Most debutante directors opt for stories that are easily identifiable. U, BOMSI N ME, directed by Jairaj Padmanabhan, is one such film. The story as well as the characters are the sort that one witnesses in day-to-day life, but the problem with the film is that it rests on a thin plot.
All that U, BOMSI N ME does is talk of three married men and the problems each face with their respective spouses. And they overcome the odds much before the film concludes. You expect some twists in the tale, especially towards the pre-climax [like most Indian films], but nothing of the sort happens.
Though U, BOMSI N ME has been shot well and perhaps the urban audiences may even identify with the goings-on, the story is ideally suited for the television format. The movie-going audiences, even in big cities, lack the patience to absorb a theme that's too simplistic and spiceless.
Raghavan or Rags [a Tamilian; Vivek Madan] is clumsy, loves watching cricket and drinking beer. He is married to Raji [Kranti Redkar], a statistics lecturer who hates cricket and is obsessive about cleanliness.
Bomsi [Bobby Bahal] is an aggressive, chain-smoking guy [a Parsi] who wants to be rich and buy a house in a Parsi colony. He is married to Shenaaz [Vidya Malvade], a salesperson in a fashion magazine who wants to have a baby. But they are unable to conceive.
Sam Mac Patel [half Gujju-half Punju; Gautam Rode] is a radio jockey who wants to be a writer and a famous one at that. He is married to Monica [Sonal Sehgal], an airhostess and hence always traveling. When they are together, Sam wants to go out while Monica wants to cuddle up with Sam and watch mushy movies. Because of long days of separation, they sometimes suspect each other of infidelity.
Rags, Bomsi and Sam work in an FM radio station called Radio Jalva as Operations, Sales and Programming heads, respectively and are in their first three years of marriage. The story revolves around them trying their best to deal with the conflicts in their married lives and their professional pressures.
In essence, U, BOMSI N ME reminds you of the male bonding of DIL CHAHTA HAI. But the problem lies in its screenplay, which offers a few interesting sequences, besides the pace that fluctuates like the sensex.

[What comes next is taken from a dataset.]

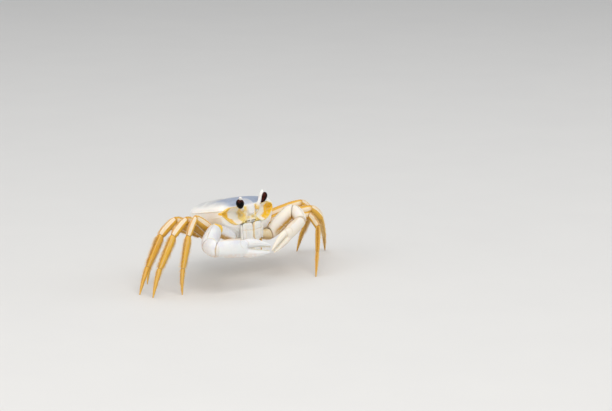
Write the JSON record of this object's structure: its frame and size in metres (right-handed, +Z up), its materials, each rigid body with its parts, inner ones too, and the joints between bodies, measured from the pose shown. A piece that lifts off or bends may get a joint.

A few individualistic sequences have been expertly handled, especially the humorous ones. But the humor is the type that would appeal more to the elite than a commoner [although the story is of three commoners]. Another problem with the film is its pacing, which gets too slow and cumbersome in the post-interval portions.
Debutante director Jairaj Padmanabhan seems to know the technicalities of film-making right, but he ought to know that the viewer years for a spell-binding story at the end of the day. To keep the viewer hooked for two hours should be uppermost on any storyteller's mind, which Padmanabhan must learn to rectify in his forthcoming endeavors. Music is pleasant and the songs come at the right places. Cinematography [Hari Nair] is of standard.
U, BOMSI N ME stars new faces mainly, but the performances are devoid of rawness. The three men -- Gautam Rode, Bobby Bahal and Vivek Madan -- are complete natural.
Gautam, who made his debut in ANNARTH [with Sanju, Suniel], has evolved as an actor. He is excellent in [emotional] sequences when his wife walks out on him. Bobby is first-rate, very lovable as a simple Parsi. The actor gets into the skin of the character and delivers a fine performance. Vivek is a revelation. The actor, who had a substantial role in KAL - YESTERDAY & TOMORROW, is tremendous in this film as well.
Vidya Malvade is admirable as a woman who craves to have a baby. Sonal Sehgal and Kranti Redkar are competent as well. Kenny Desai [as the boss] is able.
On the whole, U, BOMSI N ME is more for the elite/metro viewer than the commoner. At the box-office, the film has been released without any hype or hoopla whatsoever, which will make the effort go unnoticed. The generous usage of English language will also curtail its reach.